Kelly Goetsch, Chief Product Officer at commercetools, predicts six major eCommerce tech trends for 2020, including the race to attract talent and a move away from legacy platforms towards microservices
1) Front-end developers rule the retail tech roost
It used to be that the back-end developers were at the top of the tech skills pyramid, but with how far tech for the front-end has come, the tables have turned and front-end developers are overtaking them.
Today, user experience is key to retailer success; demand for front-end developers is higher than ever. However, with front-end skills evolving all the time and the profession increasingly hard to train for, 2020 will see the widening of the front-end developer skills gap. Therefore, the overriding message for CIOs is to treat your front-end developers like kings and queens.
With such huge competition for eCommerce developers, it’s vital brands do all they can to attract and retain talent.
“With such huge competition for eCommerce developers, it’s vital brands do all they can to attract and retain talent.”
2) GraphQL will be increasingly used in eCommerce
Graph query language – GraphQL – will grow in usage next year as it makes it so easy to consume rest APIs (APIs for the internet), or in other words, for front-end developers to do their jobs. With this technology, all a front end developer has to do is describe what data they want and issue the query to GraphQL.
This results in GraphQL calling the appropriate rest APIs to retrieve just the right amount of data that is requested and then returning to the developer a single JSON object for the developer to render the page they want. GraphQL offers a host of benefits to retailers’ front-end developers, from the reduction in development times to the fact that there is far less code to write, test, maintain and run overall.
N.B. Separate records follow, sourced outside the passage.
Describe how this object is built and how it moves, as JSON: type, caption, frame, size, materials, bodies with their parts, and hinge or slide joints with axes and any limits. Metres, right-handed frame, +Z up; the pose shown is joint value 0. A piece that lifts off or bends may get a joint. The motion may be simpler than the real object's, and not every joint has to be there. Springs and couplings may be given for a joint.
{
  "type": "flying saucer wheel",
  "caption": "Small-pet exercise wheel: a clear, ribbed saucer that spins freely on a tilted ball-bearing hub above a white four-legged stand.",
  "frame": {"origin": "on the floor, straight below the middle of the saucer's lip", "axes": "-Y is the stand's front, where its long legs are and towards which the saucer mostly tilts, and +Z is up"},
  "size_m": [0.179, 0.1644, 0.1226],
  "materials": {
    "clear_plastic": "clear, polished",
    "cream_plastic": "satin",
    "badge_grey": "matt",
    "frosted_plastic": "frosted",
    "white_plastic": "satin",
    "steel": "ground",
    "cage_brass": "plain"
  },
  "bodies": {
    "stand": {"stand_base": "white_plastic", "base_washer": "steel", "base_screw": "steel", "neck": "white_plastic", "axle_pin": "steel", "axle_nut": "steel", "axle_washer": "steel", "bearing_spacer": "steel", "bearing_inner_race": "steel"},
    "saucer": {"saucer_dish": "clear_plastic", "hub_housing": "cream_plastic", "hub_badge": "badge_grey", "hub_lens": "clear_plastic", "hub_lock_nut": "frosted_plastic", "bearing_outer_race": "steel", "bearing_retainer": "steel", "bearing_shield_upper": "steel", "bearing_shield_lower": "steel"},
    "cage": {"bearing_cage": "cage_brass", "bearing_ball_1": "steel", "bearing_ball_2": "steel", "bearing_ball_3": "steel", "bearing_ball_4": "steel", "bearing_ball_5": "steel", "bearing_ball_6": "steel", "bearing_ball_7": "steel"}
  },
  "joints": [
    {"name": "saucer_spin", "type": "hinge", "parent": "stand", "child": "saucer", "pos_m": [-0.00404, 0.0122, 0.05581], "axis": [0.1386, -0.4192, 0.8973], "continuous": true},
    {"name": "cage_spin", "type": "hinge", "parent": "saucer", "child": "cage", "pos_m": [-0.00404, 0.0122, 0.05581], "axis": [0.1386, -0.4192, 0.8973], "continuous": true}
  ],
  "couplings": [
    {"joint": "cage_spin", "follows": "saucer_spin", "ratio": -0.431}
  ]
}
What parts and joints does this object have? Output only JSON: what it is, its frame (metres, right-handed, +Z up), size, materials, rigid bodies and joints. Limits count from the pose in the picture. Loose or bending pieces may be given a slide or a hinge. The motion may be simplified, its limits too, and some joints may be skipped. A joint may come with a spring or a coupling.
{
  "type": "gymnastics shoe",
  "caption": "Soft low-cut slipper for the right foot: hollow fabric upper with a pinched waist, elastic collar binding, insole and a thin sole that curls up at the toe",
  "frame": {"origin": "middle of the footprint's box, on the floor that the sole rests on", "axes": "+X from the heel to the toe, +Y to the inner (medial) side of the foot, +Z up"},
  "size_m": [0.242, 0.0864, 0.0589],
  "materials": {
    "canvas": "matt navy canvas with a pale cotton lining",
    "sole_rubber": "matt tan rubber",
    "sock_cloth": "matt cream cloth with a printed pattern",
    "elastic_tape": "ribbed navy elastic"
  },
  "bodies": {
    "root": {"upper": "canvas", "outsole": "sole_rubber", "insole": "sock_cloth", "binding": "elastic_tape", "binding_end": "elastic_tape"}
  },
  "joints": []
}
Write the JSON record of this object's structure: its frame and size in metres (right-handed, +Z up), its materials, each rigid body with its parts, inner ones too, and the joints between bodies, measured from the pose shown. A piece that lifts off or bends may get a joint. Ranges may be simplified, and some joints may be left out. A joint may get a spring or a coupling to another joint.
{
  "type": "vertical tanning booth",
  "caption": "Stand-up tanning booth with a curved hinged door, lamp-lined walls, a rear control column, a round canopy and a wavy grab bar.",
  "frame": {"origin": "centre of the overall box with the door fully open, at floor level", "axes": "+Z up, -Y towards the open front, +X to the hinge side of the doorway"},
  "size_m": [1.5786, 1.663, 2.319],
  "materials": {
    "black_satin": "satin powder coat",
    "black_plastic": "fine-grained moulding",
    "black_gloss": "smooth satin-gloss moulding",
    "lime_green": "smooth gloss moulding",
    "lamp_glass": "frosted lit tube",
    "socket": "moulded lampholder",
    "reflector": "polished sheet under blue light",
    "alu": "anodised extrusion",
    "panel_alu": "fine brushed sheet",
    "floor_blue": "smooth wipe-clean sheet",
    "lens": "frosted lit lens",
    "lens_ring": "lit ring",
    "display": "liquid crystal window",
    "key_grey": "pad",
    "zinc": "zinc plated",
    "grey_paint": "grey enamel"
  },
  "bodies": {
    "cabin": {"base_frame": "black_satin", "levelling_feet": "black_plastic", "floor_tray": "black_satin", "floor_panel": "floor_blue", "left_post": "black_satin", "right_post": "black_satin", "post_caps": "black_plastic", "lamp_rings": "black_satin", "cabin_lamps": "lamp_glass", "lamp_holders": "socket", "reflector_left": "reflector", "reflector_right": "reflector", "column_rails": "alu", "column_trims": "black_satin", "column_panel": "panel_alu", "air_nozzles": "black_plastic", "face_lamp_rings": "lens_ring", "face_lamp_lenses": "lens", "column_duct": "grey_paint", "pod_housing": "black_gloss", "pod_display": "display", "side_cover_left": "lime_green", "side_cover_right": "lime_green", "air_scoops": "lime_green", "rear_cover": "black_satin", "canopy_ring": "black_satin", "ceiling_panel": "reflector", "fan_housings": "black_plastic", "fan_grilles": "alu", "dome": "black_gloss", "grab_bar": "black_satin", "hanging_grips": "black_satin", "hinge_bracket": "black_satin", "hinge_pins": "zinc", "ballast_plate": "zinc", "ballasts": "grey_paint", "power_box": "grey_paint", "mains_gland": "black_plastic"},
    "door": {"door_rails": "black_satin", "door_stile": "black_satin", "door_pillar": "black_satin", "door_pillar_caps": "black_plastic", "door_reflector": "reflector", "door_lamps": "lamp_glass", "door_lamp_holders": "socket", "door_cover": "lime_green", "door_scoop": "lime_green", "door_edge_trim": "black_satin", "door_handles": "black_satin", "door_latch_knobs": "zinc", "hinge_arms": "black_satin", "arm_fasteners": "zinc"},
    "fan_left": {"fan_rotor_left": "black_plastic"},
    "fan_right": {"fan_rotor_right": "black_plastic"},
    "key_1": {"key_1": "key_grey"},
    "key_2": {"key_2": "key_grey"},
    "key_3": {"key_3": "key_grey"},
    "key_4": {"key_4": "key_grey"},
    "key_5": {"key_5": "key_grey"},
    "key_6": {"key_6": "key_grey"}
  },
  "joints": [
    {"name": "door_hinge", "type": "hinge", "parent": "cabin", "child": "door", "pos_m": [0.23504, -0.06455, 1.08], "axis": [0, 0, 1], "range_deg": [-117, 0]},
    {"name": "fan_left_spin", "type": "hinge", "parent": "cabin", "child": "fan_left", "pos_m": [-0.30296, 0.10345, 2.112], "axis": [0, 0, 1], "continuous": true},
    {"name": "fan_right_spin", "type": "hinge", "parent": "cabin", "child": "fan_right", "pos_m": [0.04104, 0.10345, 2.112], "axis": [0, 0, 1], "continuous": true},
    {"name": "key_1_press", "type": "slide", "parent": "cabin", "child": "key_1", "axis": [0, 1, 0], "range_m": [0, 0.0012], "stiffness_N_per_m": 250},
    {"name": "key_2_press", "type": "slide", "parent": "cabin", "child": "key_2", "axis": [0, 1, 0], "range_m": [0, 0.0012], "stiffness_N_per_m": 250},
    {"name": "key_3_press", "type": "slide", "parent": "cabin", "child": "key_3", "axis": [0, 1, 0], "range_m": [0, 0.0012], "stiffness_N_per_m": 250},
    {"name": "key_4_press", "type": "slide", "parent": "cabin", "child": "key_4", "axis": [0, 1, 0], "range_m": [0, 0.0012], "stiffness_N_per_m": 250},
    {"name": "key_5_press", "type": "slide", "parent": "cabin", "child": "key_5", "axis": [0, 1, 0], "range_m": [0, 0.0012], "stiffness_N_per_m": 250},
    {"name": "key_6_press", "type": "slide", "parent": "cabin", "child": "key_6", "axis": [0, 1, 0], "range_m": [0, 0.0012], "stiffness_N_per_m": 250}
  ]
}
3) Legacy platforms are finally dying and vendors are consolidating
Legacy software vendors are lying to customers – they claim to have modernised but remain on the wrong side of technology trends. 2020’s consumers will have no patience for anything less than perfection when it comes to retail experience.
Being fully aware of this, brands and retailers know they need eCommerce platforms that offer maximum flexibility and the ability to change front-ends and adapt to changing customer expectations – namely headless, whereby the back and front-ends are de-coupled – making it far easier and quicker to improve the customer-facing side of eCommerce.
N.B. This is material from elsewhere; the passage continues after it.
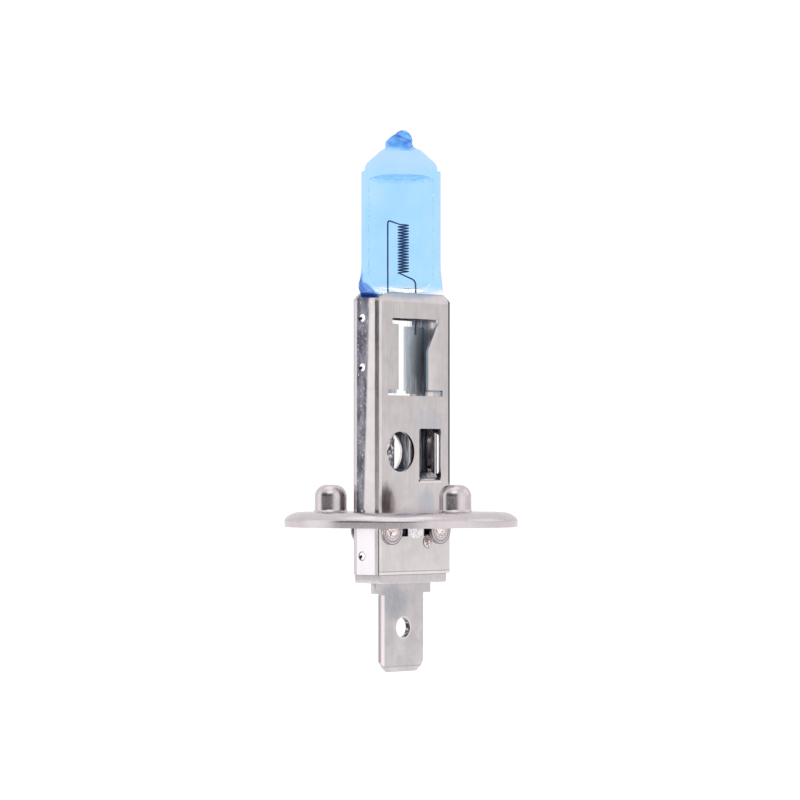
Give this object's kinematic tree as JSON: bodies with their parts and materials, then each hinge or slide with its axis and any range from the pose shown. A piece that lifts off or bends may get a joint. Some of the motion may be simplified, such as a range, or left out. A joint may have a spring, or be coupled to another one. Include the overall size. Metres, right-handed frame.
{
  "type": "headlight bulb",
  "caption": "Single-filament halogen headlight bulb with a flat metal holder, a round three-boss focus flange and a blade terminal.",
  "frame": {"origin": "where the bulb's axis meets the reference plane, which is the plane of the three boss tops of the focus flange", "axes": "+Z along the bulb's axis towards the glass tip, -Y out of the wide face with the round hole, X across the holder's narrow sides"},
  "size_m": [0.029, 0.0268, 0.0676],
  "materials": {
    "quartz": "clear quartz with a light blue coating",
    "tungsten": "dull drawn tungsten wire",
    "molybdenum": "satin foil",
    "lead_wire": "drawn wire",
    "holder_steel": "bright rolled steel with a fine vertical grain",
    "flange_steel": "satin pressed steel",
    "weld": "rough weld metal with a heat tint",
    "ceramic": "matt light grey ceramic",
    "terminal_steel": "tinned, slightly mottled"
  },
  "bodies": {
    "root": {"quartz_envelope": "quartz", "filament": "tungsten", "molybdenum_foil_live": "molybdenum", "molybdenum_foil_ground": "molybdenum", "outer_lead_live": "lead_wire", "outer_lead_ground": "lead_wire", "front_shell": "holder_steel", "rear_shell": "holder_steel", "focus_flange": "flange_steel", "flange_welds": "weld", "lead_welds": "weld", "ceramic_insulator": "ceramic", "terminal_tab": "terminal_steel"}
  },
  "joints": []
}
They also know that the more lines of code they add to legacy systems, the more brittle they’ll get. We’ll see more consolidation of vendors of commerce tools and legacy platforms are cast aside and more companies go headless.
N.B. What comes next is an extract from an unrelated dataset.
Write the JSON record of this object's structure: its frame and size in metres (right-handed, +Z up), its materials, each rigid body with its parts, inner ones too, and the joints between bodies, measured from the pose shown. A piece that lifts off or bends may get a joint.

4) Microservices everywhere
As retailers shift away from monolithic, legacy platforms they are also moving towards microservices – small, self-contained applications that can be developed and deployed individually. API-driven microservices allow developers to easily and quickly update specific parts of the front-end meaning shorter release cycles and faster time-to-market. They also allow retailers to achieve true omnichannel experiences for their customers as all the information is coming from the same back-end. This enables retailers to always stay one step ahead of the competition.
5) Bifurcation of retail
The next decade will see the continued polarisation of retail into two markets, value and premium, and unrelenting squeezing of midmarket players. Investment in the right technology – eCommerce platforms that allow merchants to easily test and improve their systems pretty much on the fly – will allow them to differentiate with outstanding customer experience. This is key to survival for premium brands.
6) Up in the clouds
While the cloud has been with us for about a decade, many applications that claim to be “in” the cloud are just “on” the cloud. Earlier generations of eCommerce platforms and other applications related to delivering customer experience were just deployed to virtual machines on a public cloud, essentially just using the public cloud as servers for hosting. That’s not cloud. “Real” cloud applications are part of the cloud ecosystem as if they were built by the cloud vendors themselves.
Real cloud applications are built using APIs, microservices, have distributed architectures, are multi-tenant and follow other cloud-based architecture principles. Real cloud applications also interact with the wider cloud ecosystem by eventing data out to the cloud and allowing serverless functions to be injected into the application.